Some telematics systems can also notify you about maintenance schedules. Staying on top of oil changes and inspections ensures that your vehicles are running optimally, which amounts to fuel savings in the long term.
7.Improve route efficiency
It is perhaps too obvious to point out that driving shorter distances generally requires less fuel. However, optimizing route efficiency is not only about finding the shortest line between your pick-up and drop-off locations.
Of course, if you haven’t already done so, using a GPS mapping tool to identify the shortest driving route is a good place to start. But another factor to consider is time, and more specifically, traffic. Driving a short route with heavy traffic will likely use more fuel than a slightly longer route with less traffic.
To understand which of two or more routes is the most fuel efficient, have a driver try each route a couple times and compare the fuel used on each run. (You can save yourself some manual work here if you have a telematics solution that tracks fuel use–see above section).
If you have the flexibility to do so, consider the optimal times to send your vehicles on certain lanes. Perhaps you can avoid rush hour traffic in a key bottleneck along your route by adjusting the pick-up time by an hour.
8.Avoid empty runs and empty kilometers
“Empty runs” and “empty kilometers” refer to trucks running empty. Trucking companies lose money in two ways when this happens. First there is the literal loss in expenses for fuel, driver wages, toll fees, etc. Second there is the loss of potential revenue I.E. the income that would have been generated if the truck had taken a load on another route instead. For both of these reasons, empty kilometers should be avoided at all costs.
So why are empty trucks seen as an unavoidable problem for some carriers? Typically, trucks run empty because of an imbalance in the flow of shipments that a carrier has access to.
For example, a trucking company based in Germany may have contracts for constant shipments going east. But if the company hasn’t found a steady supply of shipments to bring back to Germany, then the drive back home is going to mean a lot of fuel burned with no additional revenue to show for it.
Therefore the solution to empty kilometers is better transport planning. Roundtrip loads are ideal. But any second load that brings a truck closer to home on the way back can be helpful.
This is where our digital carrier platform, orcas, really comes in handy. On our marketplace, you can quickly search for exclusive sennder loads to fill out your shipment schedule. Also, the platform leverages algorithms to suggest loads and trip bundles that suit your business. With route planning made easy with orcas, you can find more shipments, reduce your empty kilometers, and minimize your fuel costs.
9.Switch to electric vehicles
If you’d like to stop paying for diesel fuel altogether, electric vehicles (EVs) are the way to go.
Tesla isn’t the only company engineering electric trucks. European truck manufacturers, like Scania and Volvo, are already planning to convert half of their business to EVs by 2030, and 100% EV or hydrogen powered trucks by 2040. So if you’re eager to replace a gas-guzzler in your fleet with an emissions-free EV, you may want to start saving now.
Of course, today’s electric cargo trucks are expensive, which could make them cost prohibitive for smaller trucking companies.
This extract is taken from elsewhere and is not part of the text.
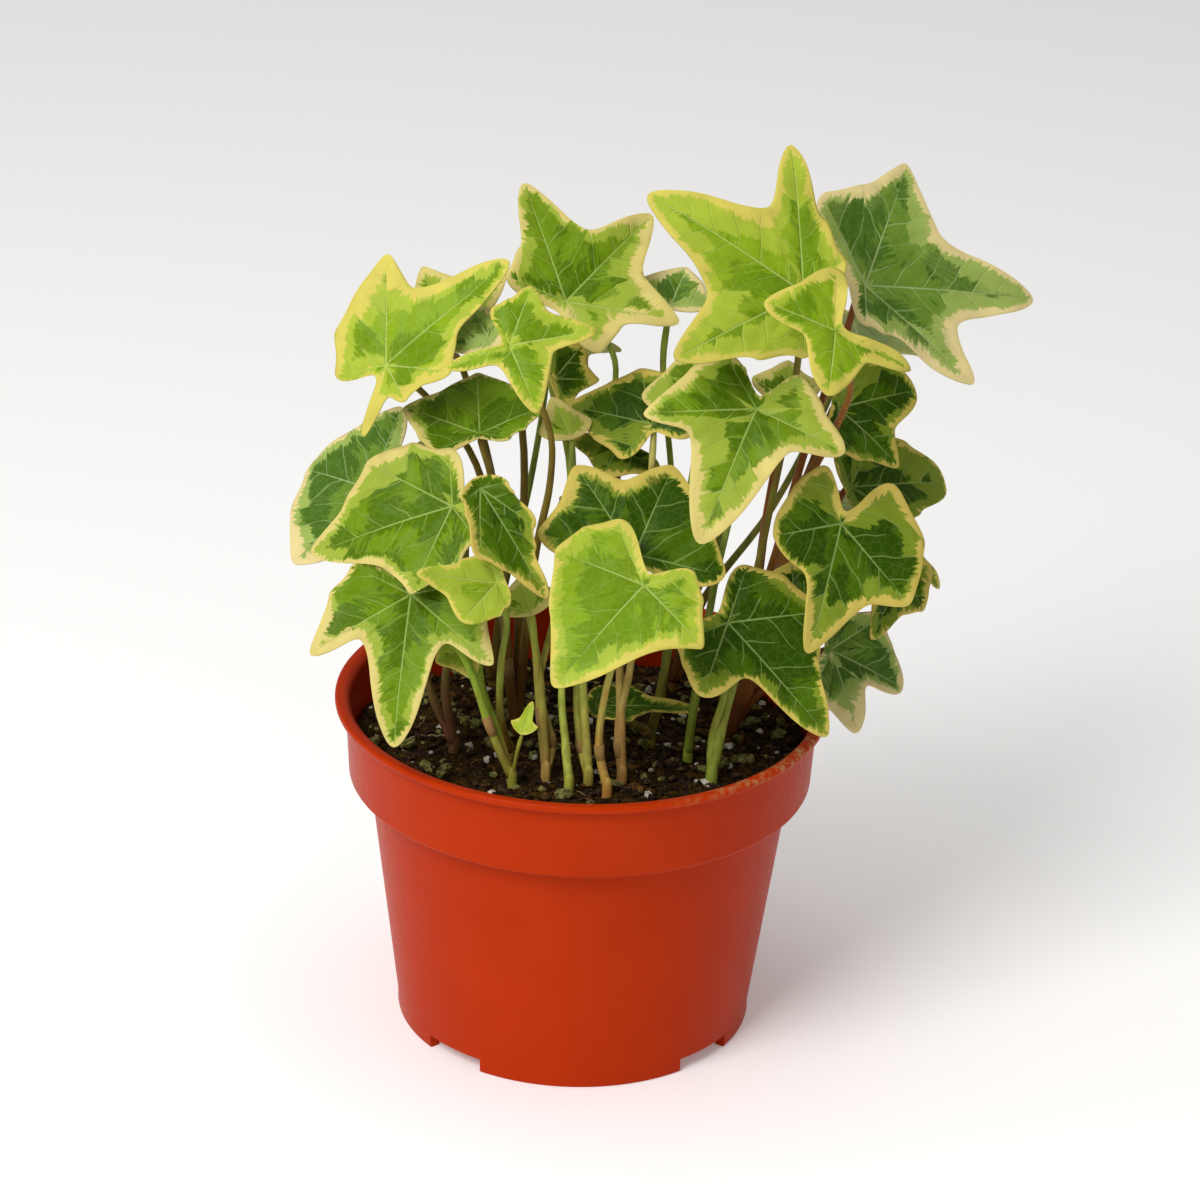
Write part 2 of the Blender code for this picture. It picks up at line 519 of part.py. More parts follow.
def smooth_path(points, parts):
    """Points of a smooth curve through the given ones."""
    ends = [2 * points[0] - points[1]] + points + [2 * points[-1] - points[-2]]
    path = []
    for a, b, c, d in zip(ends, ends[1:], ends[2:], ends[3:]):
        for number in range(parts):
            t = number / parts
            path.append(0.5 * (2 * b + (c - a) * t + (2 * a - 5 * b + 4 * c - d) * t * t
                               + (3 * b - a - 3 * c + d) * t ** 3))
    return path + [points[-1]]


def tube_mesh(name, path, radius):
    """A round stalk along a path, as a closed mesh."""
    curve = bpy.data.curves.new(name, "CURVE")
    curve.dimensions = "3D"
    curve.bevel_depth = radius * MM
    curve.bevel_resolution = 1
    curve.use_fill_caps = True
    line = curve.splines.new("POLY")
    line.points.add(len(path) - 1)
    for point, spot in zip(line.points, path):
        point.co = (*(spot * MM), 1.0)
    guide = bpy.data.objects.new(name, curve)
    CUTTERS.objects.link(guide)
    bpy.context.view_layer.update()
    shaped = guide.evaluated_get(bpy.context.evaluated_depsgraph_get())
    mesh = bpy.data.meshes.new_from_object(shaped)
    bpy.data.objects.remove(guide)
    bm = bmesh.new()
    bm.from_mesh(mesh)
    bmesh.ops.remove_doubles(bm, verts=bm.verts, dist=0.00001)
    bmesh.ops.recalc_face_normals(bm, faces=bm.faces)
    bm.to_mesh(mesh)
    bm.free()
    return mesh


def stalk_end(leaf):
    """Where a stalk stops: just under its leaf, behind the notch."""
    spot, faces, turn, lobes = LEAVES[leaf][:4]
    _, forward, face = leaf_axes(faces, turn)
    middle = radians((lobes[0][0] + lobes[-1][0]) / 2)
    side = forward.cross(face)
    away = -(forward * cos(middle) + side * sin(middle))
    return Vector(spot) - face * STALK_STOP[0] + away * STALK_STOP[1]


def make_stem(name, spot, stalks):
    """A short woody foot in the soil with the stalks of its leaves grown on."""
    look = material(f"{name}_bark", (0.16, 0.12, 0.03), 0.6)
    x, y = spot
    ground = soil_height(x, y)
    foot = [Vector((x, y, ground - SOCKET_DEPTH + GAP)), Vector((x, y, ground + STUMP_RISE))]
    stem = place(name, tube_mesh(name, foot, STUMP_RADIUS), PARTS, look)
    for leaf, way in stalks.items():
        start = Vector((x, y, ground + STUMP_RISE - STALK_SINK))
        path = smooth_path([start] + [Vector(point) for point in way] + [stalk_end(leaf)], 2)
        stalk = place_cutter(f"{leaf}_stalk", tube_mesh(f"{leaf}_stalk", path, PETIOLE_RADIUS))
        boolean(stem, stalk, "UNION")


clear_scene()
PARTS = collection("potted_ivy")
CUTTERS = collection("cutters")
ROOT = bpy.data.objects.new("plant_origin", None)
PARTS.objects.link(ROOT)
ROOT.location = Vector((*POT_AXIS, 0)) * MM

make_pot()
make_soil()
for stem_name, (stem_spot, stem_stalks) in STEMS.items():
    make_stem(stem_name, stem_spot, stem_stalks)
for leaf_name, leaf_design in LEAVES.items():
    make_leaf(leaf_name, *leaf_design)
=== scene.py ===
"""Looks for the potted ivy: variegated ivy leaves on their stalks, peat with perlite, and a
moulded plastic nursery pot, on a pale floor in soft light.

The plant's tables are in millimetres from the pot's axis and base, with the front at -Y, as in
the part's own source. Each finished piece takes the name, the place and the body of its node.
"""
from math import atan2, cos, exp, hypot, pi, radians, sin
from random import Random

import bpy
import bmesh
import numpy as np
from mathutils import Matrix, Quaternion, Vector, noise


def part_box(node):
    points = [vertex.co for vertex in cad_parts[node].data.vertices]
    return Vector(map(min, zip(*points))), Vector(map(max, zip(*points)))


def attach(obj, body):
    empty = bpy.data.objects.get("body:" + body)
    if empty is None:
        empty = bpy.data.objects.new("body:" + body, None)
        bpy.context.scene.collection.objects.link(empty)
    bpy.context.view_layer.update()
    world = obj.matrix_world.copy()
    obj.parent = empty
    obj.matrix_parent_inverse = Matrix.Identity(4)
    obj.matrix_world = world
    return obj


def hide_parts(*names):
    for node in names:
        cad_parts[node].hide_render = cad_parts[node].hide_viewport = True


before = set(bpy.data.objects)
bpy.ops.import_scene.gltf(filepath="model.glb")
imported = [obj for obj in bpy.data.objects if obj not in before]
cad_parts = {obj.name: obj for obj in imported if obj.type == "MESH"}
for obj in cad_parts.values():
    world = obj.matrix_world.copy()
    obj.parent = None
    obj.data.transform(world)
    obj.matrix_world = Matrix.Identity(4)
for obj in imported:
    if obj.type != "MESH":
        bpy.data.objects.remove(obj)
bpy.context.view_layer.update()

MM = 0.001
pot_low, pot_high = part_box("pot")
AXIS = Vector(((pot_low[0] + pot_high[0]) / 2, (pot_low[1] + pot_high[1]) / 2, 0)) / MM

# Pot, mm
POT_HEIGHT = 75.7
LIP_RADIUS = 53.5
LIP_THICK = 1.7
COLLAR_TOP_RADIUS = 51.2
COLLAR_RADIUS = 50.3
COLLAR_Z = 57.6
BODY_TOP_RADIUS = 46.0
BASE_RADIUS = 38.7
WALL = 1.1
FOOT_HEIGHT = 3.2
FOOT_WALL = 1.6
FOOT_GAP_ANGLES = (49, 139, 229, 319)
FOOT_GAP_HALF = 11
DRAIN_RADIUS = 4.0
DRAIN_RING = 25.0
DRAIN_COUNT = 8
POT_STEPS = 180

# Soil, mm: its top falls away towards the back
SOIL_TOP = 67.0
SOIL_SLOPE = 0.12
SOIL_MOUND = 1.6
SOIL_RINGS = 64     # mesh rings and spokes of its top
SOIL_SPOKES = 256
GAP = 0.3
SOCKET_DEPTH = 5.0

# Plant, mm
LEAF_THICK = 0.3
STUMP_RISE = 3.0
POINTED = 42        # half angles of a lobe's tip, degrees
BLUNT = 62
ROUND = 85
BAY_PULL = 0.18     # how far a bay's and a tip's direction carry along the edge between them
TIP_PULL = 0.42
NOTCH_DEPTH = 0.09  # share of the longest lobe
RIM_STEPS = 22      # mesh points along each half lobe
LEAF_RINGS = 16     # and from the stalk to the rim
RIM_SMOOTHING = 5   # rounds of averaging, which take the sharpness off tips and bays
VEIN_SPACING = 6.0  # side veins along a main one, mm
VEIN_LEAN = 0.8     # how far a side vein runs forward for each mm outward
GROOVE_DEPTH = 0.42  # of a main vein
GROOVE_WIDTH = 1.2
QUILT_HEIGHT = 0.16  # of the tissue between side veins
WAVE_SIZE = 13      # of the waves in the blade
RIPPLE_SIZE = 6     # and of the smaller ones along its rim
SECTOR_STEP = 12    # half lobes counted for each leaf, so that no two share a number
GREEN_RISE = 38     # height over the soil at which a stalk has its upper colour
PATH_PARTS = 6      # mesh rings between two points of a stalk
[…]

But that steep cost up front is offset in time by the fuel savings that you earn on every load that your electric truck carries.
To see if buying a new EV makes sense for you, run a cost analysis comparing the initial cost of an EV truck versus the cost of running a diesel truck. Try comparing the numbers over a couple different timelines, such as five years or ten years.
You’ll also need to consider charging infrastructure, and other limitations for electric trucks on your current lanes. For example, some shipping lanes around the Netherlands can already be run on electric trucks, but longer trans-European routes are still lacking the charging stations to make fully electric runs possible. In these cases, hybrid vehicles may be the best option for maximizing fuel savings at the moment.
EVs may not be a realistic choice for every carrier immediately today, but looking ten to 20 years down the road, it’s clear that electric and hydrogen powered trucks are going to change the way trucks are fueled. Keep your eyes open as more electric trucks hit the road. Rebates, favorable loans, and tax incentives for buying EVs seem likely as the EU strives to reduce fuel use and related carbon emissions.